As reported on our front page Thursday, nearly 40 percent of that facility's employees who were interviewed by VA investigators said they "were instructed to falsify appointment data."

That's roughly three times above the national average documented by the VA audit.

And as awful as such self-serving lies are, they reflect an even larger - and more reprehensible - lie to America's veterans.

Our military members rightly expect the government to fulfill its part of the deal by delivering quality health care to them while they're in - and after they leave - the armed forces.

The VA has rampantly violated that moral pledge. The agency, citing an internal investigation, conceded in June that 35 veterans died while waiting for care at the agency's Phoenix health care center.

That same month, the VA also admitted that more than 120,000 veterans across the nation had not gotten the care they were waiting for - and that officials at VA facilities routinely pressured staffers to fudge records to conceal those extended delays.

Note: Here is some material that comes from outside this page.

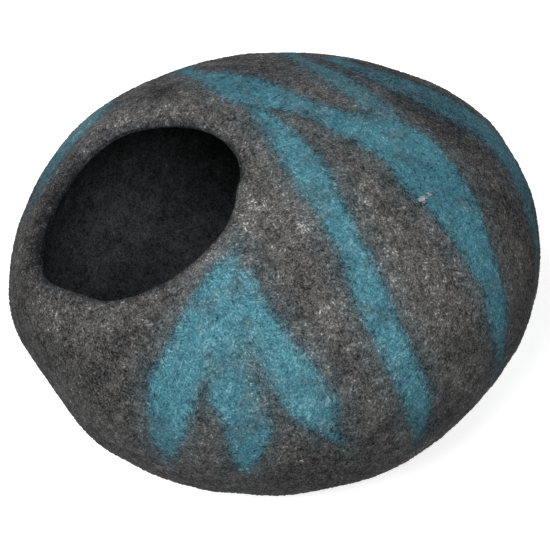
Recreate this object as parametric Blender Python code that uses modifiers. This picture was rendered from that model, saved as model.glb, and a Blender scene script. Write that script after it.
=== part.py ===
"""Felt cat cave: one seamless shell of thick wet-felted wool with a round entrance high on its front.

Frame: +Z is up, the entrance faces -Y, and the origin is the middle of the flat base.
Sizes are in metres, angles in degrees. An azimuth is measured round +Z from +X, so the
front is at -90, and an elevation is measured up from the widest level of the body.
"""

import math

import bmesh
import bpy
from mathutils import Vector

# Body
LENGTH = 0.500           # front to back, along Y
WIDTH = 0.470            # side to side, along X
HEIGHT = 0.278
WALL = 0.010             # thickness of the felt
WIDEST_SHARE = 0.42      # the widest level, as a share of the height
CROWN_FULLNESS = 2.15    # exponent of the curve above the widest level: 2 is an ellipse
BELLY_FULLNESS = 2.3     # the same below it
BELLY_REACH = 1.25       # how far the belly's curve would run below the floor: 1 just meets it
BASE_ROUNDING = 0.018    # over which the belly turns into the flat base

# Slow unevenness left by felting by hand. Negative heights are dents.
BULGES = [
    # azimuth, elevation, spread, height
    (88, 21, 20, 0.006),
    (150, 32, 30, -0.003),
    (-144, 32, 14, 0.002),
    (-118, 14, 16, -0.003),
    (-102, 1, 10, 0.003),
    (-86, -8, 13, -0.008),
    (-30, -14, 25, 0.002),
    (4, -18, 14, 0.002),
    (25, -8, 22, -0.0045),
]

# Entrance: an oval on a plane square to the wall at its middle
MOUTH_AZIMUTH = -90.0
MOUTH_ELEVATION = 45.0
MOUTH_WIDTH = 0.166
MOUTH_HEIGHT = 0.187
# Where the oval's edge strays outwards. Spokes are counted from +X towards the uphill side.
STRAYS = [
    # spoke, spread, outwards
    (176, 38, 0.012),
    (258, 13, 0.009),
    (292, 14, -0.004),
    (55, 16, -0.004),
]
LIP_REACH = 0.030        # the band round the entrance where the wall turns in
LIP_DIP = 0.007          # how far it has turned in at the edge
EDGE_RADIUS = 0.0045     # rounding of the wall's cut edge, just under half the wall

# Mesh
SPOKES = 60              # faces round the entrance
RINGS = 36               # rows of faces from the entrance to the far side
RING_CROWDING = 1.15     # above 1 the rows are closer together near the entrance
EDGE_SEGMENTS = 3        # faces across each rounded edge of the entrance
EDGE_ANGLE = 50          # edges sharper than this are rounded
FIND_STEPS = 24          # halvings when the entrance's edge is looked for
SLOPE_STEP = 0.5         # either side of the entrance's middle, to find the wall's slope

FELT_GREY = (0.105, 0.100, 0.098, 1.0)
FELT_ROUGHNESS = 0.95

WIDEST_LEVEL = WIDEST_SHARE * HEIGHT
HEART = Vector((0.0, 0.0, WIDEST_LEVEL))    # the body's shape is a distance from here
ACROSS = Vector((1.0, 0.0, 0.0))            # from side to side of the entrance


def clear_scene():
    """Remove what Blender starts with."""
    for thing in list(bpy.data.objects):
        bpy.data.objects.remove(thing)


def direction(azimuth, elevation):
    """Unit vector for an azimuth and an elevation in degrees."""
    around = math.radians(azimuth)
    up = math.radians(elevation)
    return Vector((math.cos(up) * math.cos(around), math.cos(up) * math.sin(around), math.sin(up)))


def smooth_min(first, second, blend):
    """The smaller of two lengths, rounded where they are within blend of each other."""
    share = 0.5 + 0.5 * (first - second) / blend
    share = min(1.0, max(0.0, share))
    return first * (1.0 - share) + second * share - blend * share * (1.0 - share)


def reach(towards):
    """Distance from the heart to the body's outer surface in one direction."""
    plan = math.hypot(towards.x / (WIDTH / 2), towards.y / (LENGTH / 2))
    if towards.z >= 0.0:
        fullness = CROWN_FULLNESS
        height = HEIGHT - WIDEST_LEVEL
    else:
        fullness = BELLY_FULLNESS
        height = WIDEST_LEVEL * BELLY_REACH
    far = (plan ** fullness + (abs(towards.z) / height) ** fullness) ** (-1.0 / fullness)
    for azimuth, elevation, spread, bulge in BULGES:
        away = math.degrees(towards.angle(direction(azimuth, elevation)))
        far += bulge * math.exp(-((away / spread) ** 2))
    if towards.z < 0.0:
        floor = WIDEST_LEVEL / -towards.z
        far = smooth_min(floor, far, BASE_ROUNDING)
    return far


def on_body(towards):
    """The point of the body's outer surface in one direction from the heart."""
    return HEART + towards * reach(towards)


def mouth_uphill():
    """Direction up the wall at the middle of the entrance."""
    below = on_body(direction(MOUTH_AZIMUTH, MOUTH_ELEVATION - SLOPE_STEP))
    above = on_body(direction(MOUTH_AZIMUTH, MOUTH_ELEVATION + SLOPE_STEP))
    return (above - below).normalized()


def mouth_offset(point, middle, uphill):
    """How far out a point is: below 1 inside the entrance's oval, 1 on it, above 1 past it."""
    arm = point - middle
    return math.hypot(arm.dot(ACROSS) / (MOUTH_WIDTH / 2), arm.dot(uphill) / (MOUTH_HEIGHT / 2))


def stray(spoke):
    """How far the entrance's edge stands outside its oval on one spoke."""
    outwards = 0.0
    for centre, spread, most in STRAYS:
        away = (math.degrees(spoke) - centre + 180.0) % 360.0 - 180.0
        outwards += most * math.exp(-((away / spread) ** 2))
    return outwards


def edge_angle(spoke, axis, side, uphill):
    """Angle from the entrance's axis at which one spoke crosses the entrance's edge."""
    edge_offset = 1.0 + stray(spoke) / ((MOUTH_WIDTH + MOUTH_HEIGHT) / 4)
    middle = on_body(axis)
    low = 0.0
    high = math.pi / 2
    for _ in range(FIND_STEPS):
        angle = (low + high) / 2
        point = on_body(axis * math.cos(angle) + side * math.sin(angle))
        if mouth_offset(point, middle, uphill) > edge_offset:
            high = angle
        else:
            low = angle
    return high


def lip(past_edge):
    """How far the wall has turned in, at a distance past the entrance's edge."""
    share = 1.0 - min(1.0, past_edge / LIP_REACH)
    return LIP_DIP * share * share


def felt_material():
    material = bpy.data.materials.new("wet-felted wool")
    material.use_nodes = True
    shader = material.node_tree.nodes["Principled BSDF"]
    shader.inputs["Base Color"].default_value = FELT_GREY
    shader.inputs["Roughness"].default_value = FELT_ROUGHNESS
    shader.inputs["Metallic"].default_value = 0.0
    material.diffuse_color = FELT_GREY
    return material


def shell_surface():
    """Outer surface of the shell, open at the entrance.

    It starts as a ball whose pole looks out of the entrance. The pole's cap is taken off, and
    the rows that are left run from the entrance's edge to the far side of the body.
    """
    axis = direction(MOUTH_AZIMUTH, MOUTH_ELEVATION)
    uphill = mouth_uphill()
    outward = ACROSS.cross(uphill)
    mesh = bmesh.new()
    bmesh.ops.create_uvsphere(mesh, u_segments=SPOKES, v_segments=RINGS + 1, radius=1.0)
    pole = max(mesh.verts, key=lambda vert: vert.co.z)
    bmesh.ops.delete(mesh, geom=[pole], context="VERTS")
    first_row = math.pi / (RINGS + 1)
    for vert in mesh.verts:
        polar = math.acos(max(-1.0, min(1.0, vert.co.z)))
        row_share = max(0.0, polar - first_row) / (math.pi - first_row)
        progress = row_share ** RING_CROWDING
        spoke = math.atan2(vert.co.y, vert.co.x)
        side = ACROSS * math.cos(spoke) + axis.cross(ACROSS) * math.sin(spoke)
        edge = edge_angle(spoke, axis, side, uphill)
        angle = edge + (math.pi - edge) * progress
        point = on_body(axis * math.cos(angle) + side * math.sin(angle))
        past_edge = (angle - edge) * (point - HEART).length
        vert.co = point - outward * lip(past_edge)
    bmesh.ops.recalc_face_normals(mesh, faces=mesh.faces)
    return mesh


def make_shell(collection):
    surface = shell_surface()
    data = bpy.data.meshes.new("felt_shell")
    surface.to_mesh(data)
    surface.free()
    shell = bpy.data.objects.new("felt_shell", data)
    collection.objects.link(shell)
    data.materials.append(felt_material())
    data.shade_smooth()

    wall = shell.modifiers.new("wall", "SOLIDIFY")
    wall.thickness = WALL
    wall.offset = -1.0
    wall.use_even_offset = True
    wall.use_rim = True

    rounding = shell.modifiers.new("soft edge", "BEVEL")
    rounding.width = EDGE_RADIUS
    rounding.segments = EDGE_SEGMENTS
    rounding.limit_method = "ANGLE"
    rounding.angle_limit = math.radians(EDGE_ANGLE)
    return shell


def main():
    clear_scene()
    collection = bpy.data.collections.new("felt cat cave")
    bpy.context.scene.collection.children.link(collection)
    make_shell(collection)


main()
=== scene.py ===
"""Looks of the felt cat cave: one seamless shell of thick wet-felted wool.

The body is heathered dark grey wool with turquoise stripes, which were laid on as loose wool and
felted into the surface with it. The room inside is charcoal wool, which wraps round the entrance's
edge.

Everything is in metres in the row's frame: +Z is up, the entrance faces -Y and the origin is the
middle of the flat base. An azimuth is measured round +Z from +X and an elevation up from the
widest level, both in degrees and seen from the heart, which lies at that level.
"""

import math

import bmesh
import bpy
import numpy as np
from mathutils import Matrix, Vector, noise
from mathutils.bvhtree import BVHTree
from mathutils.kdtree import KDTree


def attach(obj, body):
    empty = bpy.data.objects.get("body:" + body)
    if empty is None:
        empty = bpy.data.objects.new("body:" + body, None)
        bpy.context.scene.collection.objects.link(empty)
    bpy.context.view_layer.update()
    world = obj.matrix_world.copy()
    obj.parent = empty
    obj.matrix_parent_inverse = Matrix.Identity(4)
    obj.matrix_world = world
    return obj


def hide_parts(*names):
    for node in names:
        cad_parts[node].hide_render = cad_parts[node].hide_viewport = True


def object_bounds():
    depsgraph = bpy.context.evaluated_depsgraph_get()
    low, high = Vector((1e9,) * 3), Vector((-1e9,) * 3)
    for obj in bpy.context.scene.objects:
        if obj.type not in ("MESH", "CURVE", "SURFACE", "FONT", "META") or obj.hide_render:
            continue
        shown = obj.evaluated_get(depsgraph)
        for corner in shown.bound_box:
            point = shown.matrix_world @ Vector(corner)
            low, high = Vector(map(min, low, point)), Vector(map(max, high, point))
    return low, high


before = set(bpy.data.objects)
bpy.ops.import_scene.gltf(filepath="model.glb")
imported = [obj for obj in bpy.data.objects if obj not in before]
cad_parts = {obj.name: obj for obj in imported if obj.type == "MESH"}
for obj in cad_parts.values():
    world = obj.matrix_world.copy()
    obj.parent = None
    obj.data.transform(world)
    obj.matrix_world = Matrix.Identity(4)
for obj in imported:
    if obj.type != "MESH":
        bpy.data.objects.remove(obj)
cad_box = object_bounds()

MM = 0.001

# Camera, as the photograph was taken: from above and to the right of the entrance
VIEW_TURN = 62.0             # round +Z from straight in front
VIEW_ELEVATION = 45.0
VIEW_DISTANCE = 1.3
VIEW_TARGET = (0.0139, -0.0090, 0.1135)
VIEW_ANGLE = 22.35           # across the square frame
VIEW_REACH = 60.0            # nothing farther off is drawn, and the floor ends before it

# Light: two wide soft ones in front, a weak one that keeps the far side from going black, and the
# light table that the cave stands on
LIGHTS = {
    # name: azimuth, elevation, how wide it looks from the cave in degrees, strength, colour
    "key": (-78.0, 50.0, 35.0, 2.8, "#ffffff"),
    "side": (-15.0, 48.0, 30.0, 2.1, "#ffffff"),
    "back": (140.0, 8.0, 40.0, 1.7, "#f4f7ff"),
    "table": (0.0, -90.0, 60.0, 1.5, "#e6ecff"),
}
BACKDROP = "#ffffff"         # what is seen past the floor
FLOOR_COLOUR = "#ebebea"
FLOOR_ROUGHNESS = 0.9
FLOOR_GLOW = 0.45
FLOOR_REACH = 15.0           # from the cave to each side
FLOOR_GAP = 0.0002           # under the cave's base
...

Solving a problem usually requires first accurately identifying it. But by covering up its care-delivery problems, far too many people at the VA further postponed the long-overdue fixing process.

Congress did agree this week to provide $16.3 billion in emergency VA funding before leaving for its August recess.

Yet money alone won't cure all that's ailing the VA. The agency's budget has soared from $45 billion in 2000 to more than $153 billion this year.

Much of that increase, of course, was necessitated by the grim casualty numbers from U.S. military missions in Iraq and Afghanistan.

So if more funding is needed to properly serve our veterans, Congress must provide it.

But West Point graduate Bob McDonald, who was unanimously confirmed by the Senate as the new VA secretary Tuesday, clearly has to clean house.

Those who directed - and carried out - the big lie that obscured the VA's shameful neglect of its duty must be held accountable. That includes those who did so at the Ralph H. Johnson VA Medical Center.

And those who have honorably served in our nation's military must receive the good - and timely - health care they were promised.